The compTIA i believe is almost a grounding, teaching you all you need to know before venturing forward.  you could even go back to college and study further after that. Have a look here, CompTIA A+

I hope this helps a little. 

Regards
Phoenyx.


----------



## Engineer Babar (Jul 17, 2009)

phoenyxrising is right. Certification is the best option.


----------



## blackbeagle (Aug 8, 2008)

I agree and disagree with some of the posts above. First of all, I also graduated from the U so I feel your pain. My degree was in Marketing so far I've been lucky. 

I think certification is good but alone, it won't do you good. You have a SPorts Management degree. You want an entry level tech job. That won't work. You're competing with too many people with relevant degrees and experience (depending where you live). Getting an A+ will not get you further notice. It will if you compliment it with the right degree. 

My suggestion is getting an AAS in computers/networking or something like it. Stay away from most community colleges because they are way too broad. Go with a small private accredited school. Not sure where you are, but in the Twin Cities, there are a few that might be worth while checking out: ITT, Rasmussen, Dunwoody, Henn Tech. 

Once you get your AAS degree, then get your certification. Once you do that, try your best to get an entry level job and work your way up. Eventually, you might finish off your BS degree in computers (to expand on your AAS degree). In 5 years, you will have 2 BS degrees. 1 AAS degree. And a few certification + 5 years of experience. Now you will see a better opportunity. 

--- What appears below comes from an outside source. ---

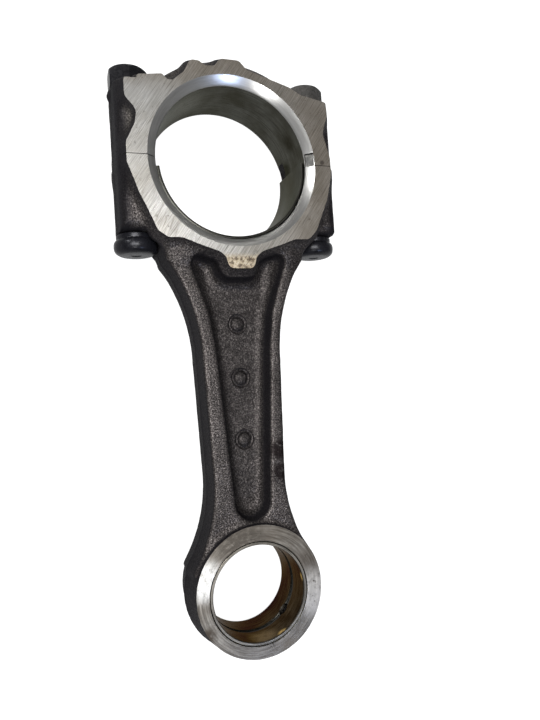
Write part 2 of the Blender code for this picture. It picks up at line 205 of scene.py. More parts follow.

Unfortunately, this will cost you. Your previous degree doesn't come without paying the price. No matter what school you go to, most of your credits won't transfer because they are non-related. Your generals might but your 'core' classes will be lost, meaning you will take a lot of classes all over. It will be a somewhat expensive journey but you will be rewarded in the end. Best of luck!!! :wave:


----------